-------- Data provided --------
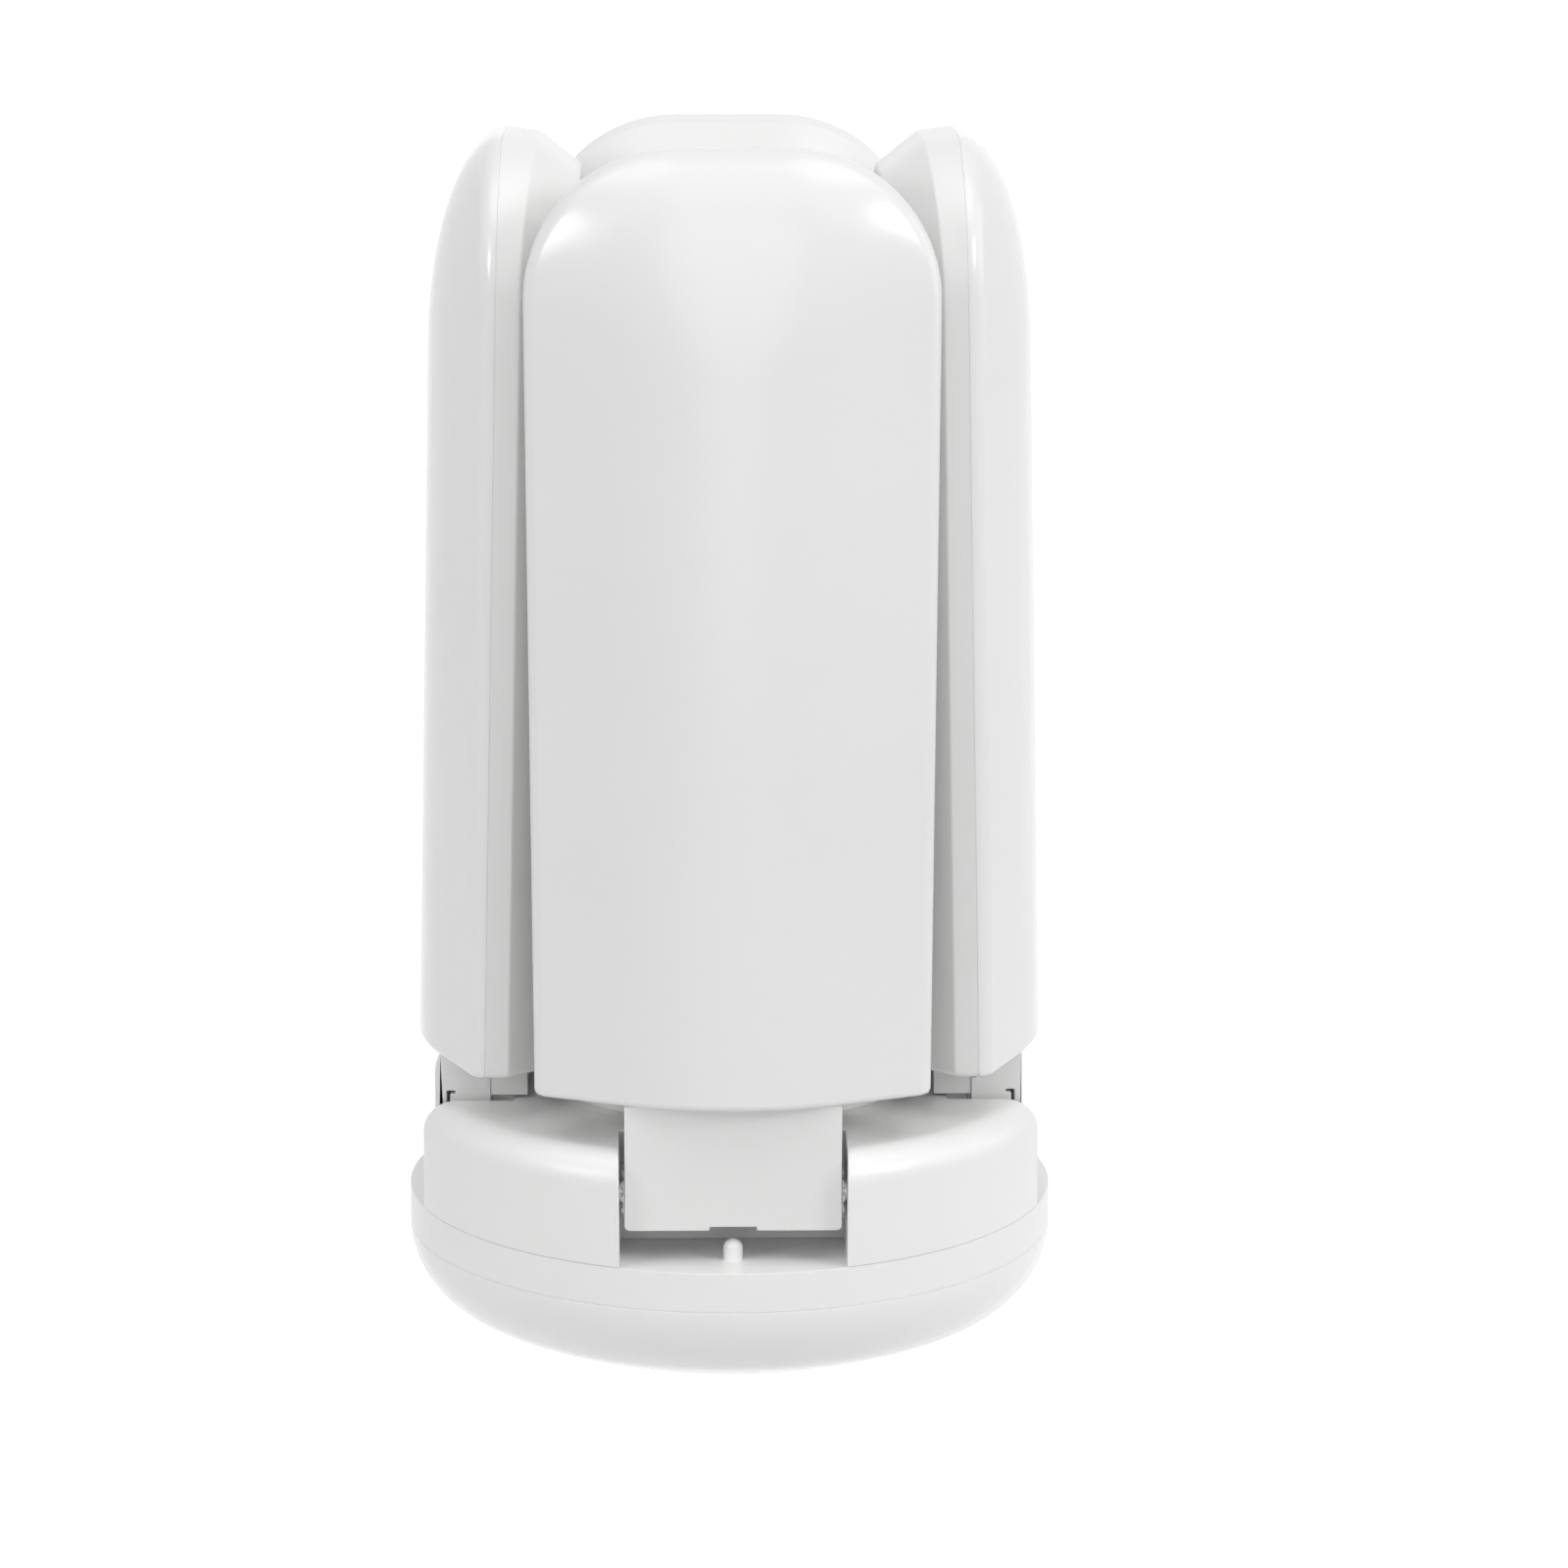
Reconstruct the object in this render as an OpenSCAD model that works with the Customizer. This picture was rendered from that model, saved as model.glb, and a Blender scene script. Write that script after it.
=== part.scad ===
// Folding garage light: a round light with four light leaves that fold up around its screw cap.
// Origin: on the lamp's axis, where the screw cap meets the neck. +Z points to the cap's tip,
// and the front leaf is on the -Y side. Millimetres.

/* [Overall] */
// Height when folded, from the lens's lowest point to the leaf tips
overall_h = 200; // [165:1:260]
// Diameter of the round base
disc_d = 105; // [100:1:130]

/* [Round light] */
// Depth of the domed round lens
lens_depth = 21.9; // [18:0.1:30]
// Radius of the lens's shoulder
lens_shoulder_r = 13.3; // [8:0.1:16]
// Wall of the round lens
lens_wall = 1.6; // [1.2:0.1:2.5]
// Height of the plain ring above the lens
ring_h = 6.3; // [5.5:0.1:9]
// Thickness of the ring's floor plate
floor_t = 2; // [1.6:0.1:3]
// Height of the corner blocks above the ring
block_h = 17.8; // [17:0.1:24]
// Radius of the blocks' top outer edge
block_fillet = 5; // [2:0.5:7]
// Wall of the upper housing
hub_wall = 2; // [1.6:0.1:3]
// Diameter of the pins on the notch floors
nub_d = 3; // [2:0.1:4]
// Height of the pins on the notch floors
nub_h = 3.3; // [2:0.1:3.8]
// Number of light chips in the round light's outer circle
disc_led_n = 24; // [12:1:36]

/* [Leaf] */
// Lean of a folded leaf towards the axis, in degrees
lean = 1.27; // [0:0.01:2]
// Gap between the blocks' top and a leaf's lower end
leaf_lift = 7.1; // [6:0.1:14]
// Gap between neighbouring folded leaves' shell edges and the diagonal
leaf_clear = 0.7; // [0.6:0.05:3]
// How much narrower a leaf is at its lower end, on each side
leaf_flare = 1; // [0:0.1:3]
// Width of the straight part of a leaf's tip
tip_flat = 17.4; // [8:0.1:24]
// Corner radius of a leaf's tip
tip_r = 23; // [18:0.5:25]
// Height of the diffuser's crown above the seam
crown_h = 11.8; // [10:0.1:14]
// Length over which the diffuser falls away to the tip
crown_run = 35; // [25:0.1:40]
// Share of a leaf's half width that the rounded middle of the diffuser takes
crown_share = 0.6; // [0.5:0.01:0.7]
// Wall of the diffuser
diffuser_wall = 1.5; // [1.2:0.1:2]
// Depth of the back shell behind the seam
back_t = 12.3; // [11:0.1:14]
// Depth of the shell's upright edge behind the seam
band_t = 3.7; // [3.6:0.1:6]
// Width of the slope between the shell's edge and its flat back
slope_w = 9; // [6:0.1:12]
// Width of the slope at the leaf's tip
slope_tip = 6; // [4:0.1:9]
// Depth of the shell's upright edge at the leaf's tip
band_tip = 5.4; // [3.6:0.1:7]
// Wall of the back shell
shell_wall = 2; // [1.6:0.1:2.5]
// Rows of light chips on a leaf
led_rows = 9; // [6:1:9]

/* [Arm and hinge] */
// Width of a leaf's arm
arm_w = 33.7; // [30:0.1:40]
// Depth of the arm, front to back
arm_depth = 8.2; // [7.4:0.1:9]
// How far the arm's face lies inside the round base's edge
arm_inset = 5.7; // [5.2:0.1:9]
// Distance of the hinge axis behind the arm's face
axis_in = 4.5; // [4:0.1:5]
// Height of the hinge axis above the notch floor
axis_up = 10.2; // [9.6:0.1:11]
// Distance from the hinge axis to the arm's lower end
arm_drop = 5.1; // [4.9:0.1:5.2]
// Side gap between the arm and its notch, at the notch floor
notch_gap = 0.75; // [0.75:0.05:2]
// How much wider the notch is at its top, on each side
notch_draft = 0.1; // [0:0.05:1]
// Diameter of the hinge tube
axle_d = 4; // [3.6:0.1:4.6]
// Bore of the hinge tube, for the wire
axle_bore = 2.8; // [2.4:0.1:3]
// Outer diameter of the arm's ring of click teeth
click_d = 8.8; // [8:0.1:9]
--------
- **Instructions for the task**
Write out the listing once more, matching it exactly.

- **Problem solution**
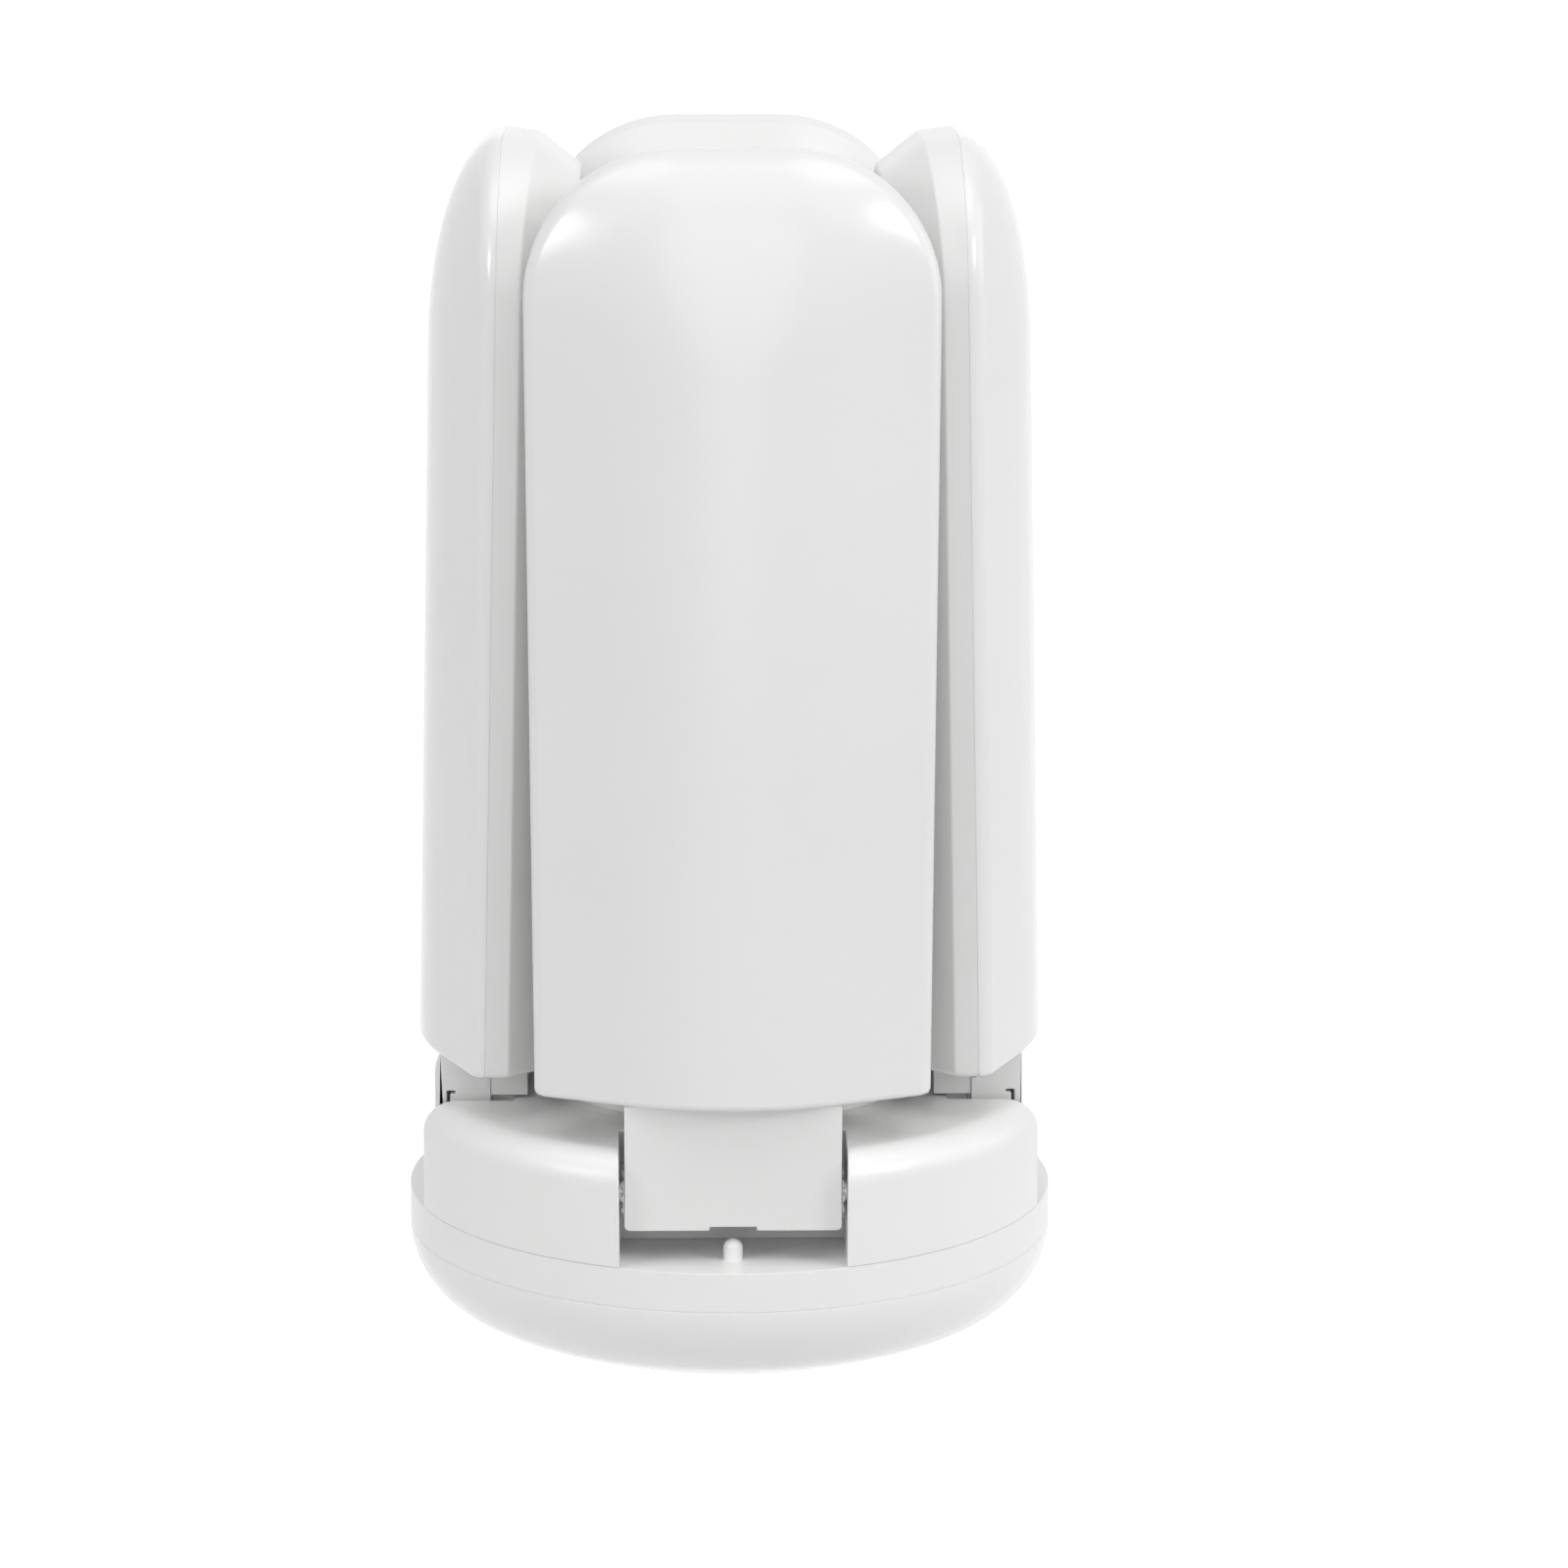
Reconstruct the object in this render as an OpenSCAD model that works with the Customizer. This picture was rendered from that model, saved as model.glb, and a Blender scene script. Write that script after it.
=== part.scad ===
// Folding garage light: a round light with four light leaves that fold up around its screw cap.
// Origin: on the lamp's axis, where the screw cap meets the neck. +Z points to the cap's tip,
// and the front leaf is on the -Y side. Millimetres.

/* [Overall] */
// Height when folded, from the lens's lowest point to the leaf tips
overall_h = 200; // [165:1:260]
// Diameter of the round base
disc_d = 105; // [100:1:130]

/* [Round light] */
// Depth of the domed round lens
lens_depth = 21.9; // [18:0.1:30]
// Radius of the lens's shoulder
lens_shoulder_r = 13.3; // [8:0.1:16]
// Wall of the round lens
lens_wall = 1.6; // [1.2:0.1:2.5]
// Height of the plain ring above the lens
ring_h = 6.3; // [5.5:0.1:9]
// Thickness of the ring's floor plate
floor_t = 2; // [1.6:0.1:3]
// Height of the corner blocks above the ring
block_h = 17.8; // [17:0.1:24]
// Radius of the blocks' top outer edge
block_fillet = 5; // [2:0.5:7]
// Wall of the upper housing
hub_wall = 2; // [1.6:0.1:3]
// Diameter of the pins on the notch floors
nub_d = 3; // [2:0.1:4]
// Height of the pins on the notch floors
nub_h = 3.3; // [2:0.1:3.8]
// Number of light chips in the round light's outer circle
disc_led_n = 24; // [12:1:36]

/* [Leaf] */
// Lean of a folded leaf towards the axis, in degrees
lean = 1.27; // [0:0.01:2]
// Gap between the blocks' top and a leaf's lower end
leaf_lift = 7.1; // [6:0.1:14]
// Gap between neighbouring folded leaves' shell edges and the diagonal
leaf_clear = 0.7; // [0.6:0.05:3]
// How much narrower a leaf is at its lower end, on each side
leaf_flare = 1; // [0:0.1:3]
// Width of the straight part of a leaf's tip
tip_flat = 17.4; // [8:0.1:24]
// Corner radius of a leaf's tip
tip_r = 23; // [18:0.5:25]
// Height of the diffuser's crown above the seam
crown_h = 11.8; // [10:0.1:14]
// Length over which the diffuser falls away to the tip
crown_run = 35; // [25:0.1:40]
// Share of a leaf's half width that the rounded middle of the diffuser takes
crown_share = 0.6; // [0.5:0.01:0.7]
// Wall of the diffuser
diffuser_wall = 1.5; // [1.2:0.1:2]
// Depth of the back shell behind the seam
back_t = 12.3; // [11:0.1:14]
// Depth of the shell's upright edge behind the seam
band_t = 3.7; // [3.6:0.1:6]
// Width of the slope between the shell's edge and its flat back
slope_w = 9; // [6:0.1:12]
// Width of the slope at the leaf's tip
slope_tip = 6; // [4:0.1:9]
// Depth of the shell's upright edge at the leaf's tip
band_tip = 5.4; // [3.6:0.1:7]
// Wall of the back shell
shell_wall = 2; // [1.6:0.1:2.5]
// Rows of light chips on a leaf
led_rows = 9; // [6:1:9]

/* [Arm and hinge] */
// Width of a leaf's arm
arm_w = 33.7; // [30:0.1:40]
// Depth of the arm, front to back
arm_depth = 8.2; // [7.4:0.1:9]
// How far the arm's face lies inside the round base's edge
arm_inset = 5.7; // [5.2:0.1:9]
// Distance of the hinge axis behind the arm's face
axis_in = 4.5; // [4:0.1:5]
// Height of the hinge axis above the notch floor
axis_up = 10.2; // [9.6:0.1:11]
// Distance from the hinge axis to the arm's lower end
arm_drop = 5.1; // [4.9:0.1:5.2]
// Side gap between the arm and its notch, at the notch floor
notch_gap = 0.75; // [0.75:0.05:2]
// How much wider the notch is at its top, on each side
notch_draft = 0.1; // [0:0.05:1]
// Diameter of the hinge tube
axle_d = 4; // [3.6:0.1:4.6]
// Bore of the hinge tube, for the wire
axle_bore = 2.8; // [2.4:0.1:3]
// Outer diameter of the arm's ring of click teeth
click_d = 8.8; // [8:0.1:9]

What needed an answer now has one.